Estrada Oyuela’s criticism in no way hinges on the outcome of the pulp mill dispute with Uruguay where the ousted official was long the key negotiator. Everything points to a rapid settlement of this dispute during the November hiatus between the elections and the next inauguration along the lines of Argentina accepting joint monitoring of the Fray Bentos plant (perhaps even presenting this as a great Argentine diplomatic triumph when it has been offered by Uruguay all along) in return for Uruguay delaying the pulp mill coming on stream until after the elections are safely over — the reality of the Botnia mill’s completion leaves little choice but to seek some face-saving solution. But regardless of the final outcome, environmental policy is neither part of the problem nor part of the solution — irrelevant to the nationalism of the current confrontation and the political expediency of improving Argentina’s outside image alike. Estrada Oyuela’s point about the lack of any environmental policy thus basically stands.
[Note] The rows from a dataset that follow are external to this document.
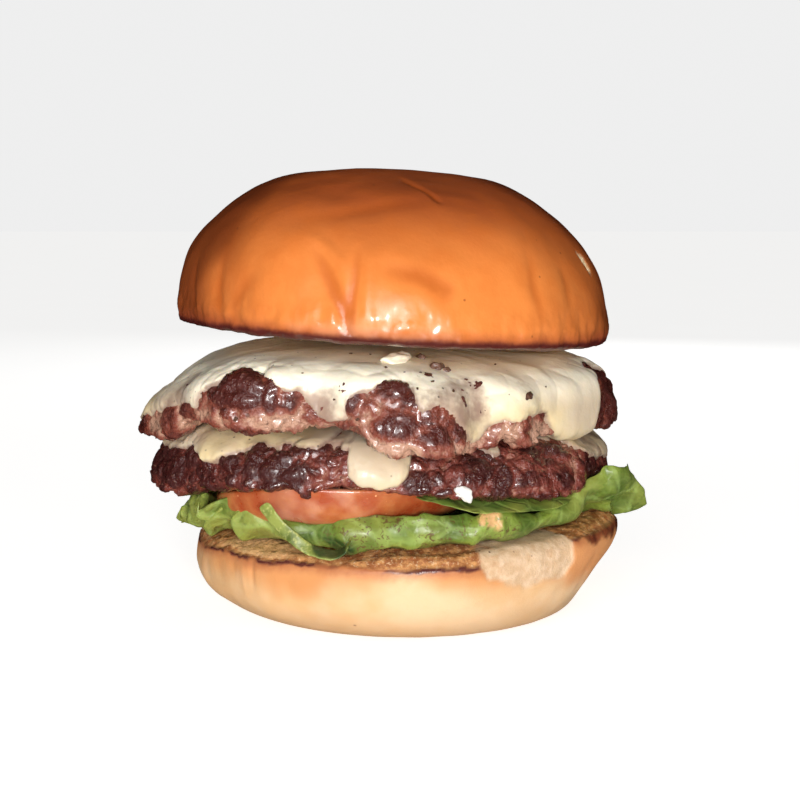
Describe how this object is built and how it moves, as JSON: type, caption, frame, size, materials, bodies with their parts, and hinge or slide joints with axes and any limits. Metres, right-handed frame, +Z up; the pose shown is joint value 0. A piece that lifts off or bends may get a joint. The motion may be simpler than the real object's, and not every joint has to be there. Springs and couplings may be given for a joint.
{
  "type": "hamburger",
  "caption": "Tall hamburger of beef patties under melted cheese, with tomato and lettuce, in a round glazed bun.",
  "frame": {"origin": "middle of the flat foot under the heel of the bun", "axes": "+Z up through the stack, -Y towards the side the picture shows, +X to that side's right"},
  "size_m": [0.1276, 0.1207, 0.1083],
  "materials": {
    "glazed_crust": "glazed orange-brown bun crust, darker at the top and rim",
    "pale_crust": "soft pale bun crust with a toasted cut edge",
    "seared_beef": "moist seared minced beef, dark brown with paler grains",
    "melted_cheese": "melted ivory cheese with a soft sheen",
    "tomato": "wet orange-red tomato",
    "lettuce": "fresh green leaf with paler veins",
    "white_sauce": "glossy white sauce"
  },
  "bodies": {
    "root": {"crown": "glazed_crust", "heel": "pale_crust", "patty_upper": "seared_beef", "patty_lower": "seared_beef", "cheese_upper": "melted_cheese", "cheese_lower": "melted_cheese", "tomato": "tomato", "lettuce_leaf": "lettuce", "lettuce_flap": "lettuce", "lettuce_curl": "lettuce", "sauce_dab": "white_sauce"}
  },
  "joints": []
}
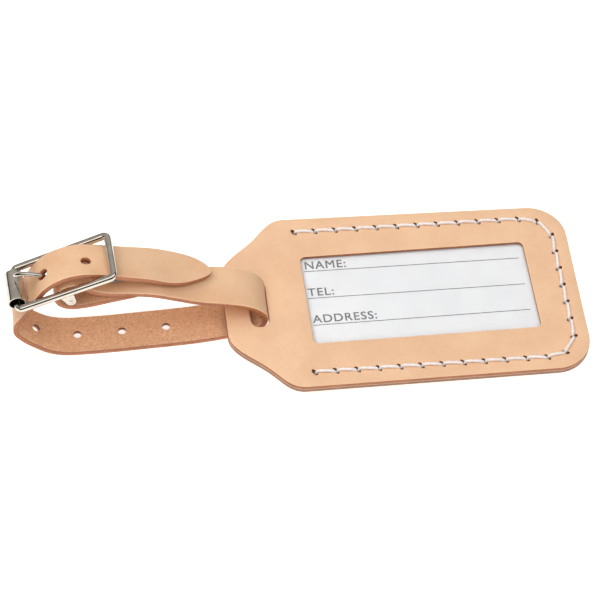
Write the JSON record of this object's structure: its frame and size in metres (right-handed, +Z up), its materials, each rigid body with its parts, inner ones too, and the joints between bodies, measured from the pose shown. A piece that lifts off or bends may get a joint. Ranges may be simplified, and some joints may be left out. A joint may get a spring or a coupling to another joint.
{
  "type": "luggage tag",
  "caption": "Stitched leather luggage tag with a clear window over a name card, on a leather strap with a roller buckle that loops through its slot.",
  "frame": {"origin": "middle of the object's footprint, on the table that it lies on", "axes": "+X along the tag towards its stitched right end, +Y across it, +Z up from the table through the window"},
  "size_m": [0.1684, 0.0608, 0.0308],
  "materials": {
    "panel_leather": "smooth natural vegetable-tanned grain, satin",
    "strap_leather": "smooth grain outside, napped flesh side inside",
    "card_paper": "matt card with ruled lines",
    "clear_film": "clear, glossy",
    "waxed_thread": "twisted, lightly waxed",
    "nickel": "polished nickel plate",
    "rivet_metal": "nickel plate, satin"
  },
  "bodies": {
    "strap_loop": {"strap": "strap_leather", "rivet_post": "rivet_metal", "rivet_cap": "rivet_metal", "buckle_frame": "nickel", "center_bar": "nickel"},
    "tag": {"front_panel": "panel_leather", "back_panel": "panel_leather", "window_film": "clear_film", "seam_thread": "waxed_thread"},
    "card": {"name_card": "card_paper"},
    "roller": {"roller": "nickel"},
    "prong": {"prong": "nickel"}
  },
  "joints": [
    {"name": "tag_swing", "type": "hinge", "parent": "strap_loop", "child": "tag", "pos_m": [-0.0105, 0, 0.0037], "axis": [0, 1, 0], "range_deg": [0, 24]},
    {"name": "card_slide", "type": "slide", "parent": "tag", "child": "card", "axis": [-0.9997, -0.0122, 0.0218], "range_m": [0, 0.007]},
    {"name": "roller_spin", "type": "hinge", "parent": "strap_loop", "child": "roller", "pos_m": [-0.08135, 0.0007, 0.0194], "axis": [-0.061, 0.9981, 0], "continuous": true},
    {"name": "prong_pivot", "type": "hinge", "parent": "strap_loop", "child": "prong", "pos_m": [-0.06629, 0.00162, 0.02075], "axis": [-0.061, 0.9981, 0], "range_deg": [0, 4.5]}
  ]
}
While criticizing the government in general, Estrada Oyuela also singled out Environment Secretary Romina Picolotti, saying she should “answer to history for the things she is currently doing” — and perhaps not doing because there has been no answer from Picolotti to Clarín’s nepotism and fraud charges a couple of months ago or to Estrada Oyuela’s critique now other than the diplomat’s dismissal. But the criticism still belongs to the government as a whole because in a truly green administration environmental concern overflows into every department instead of being one official’s task.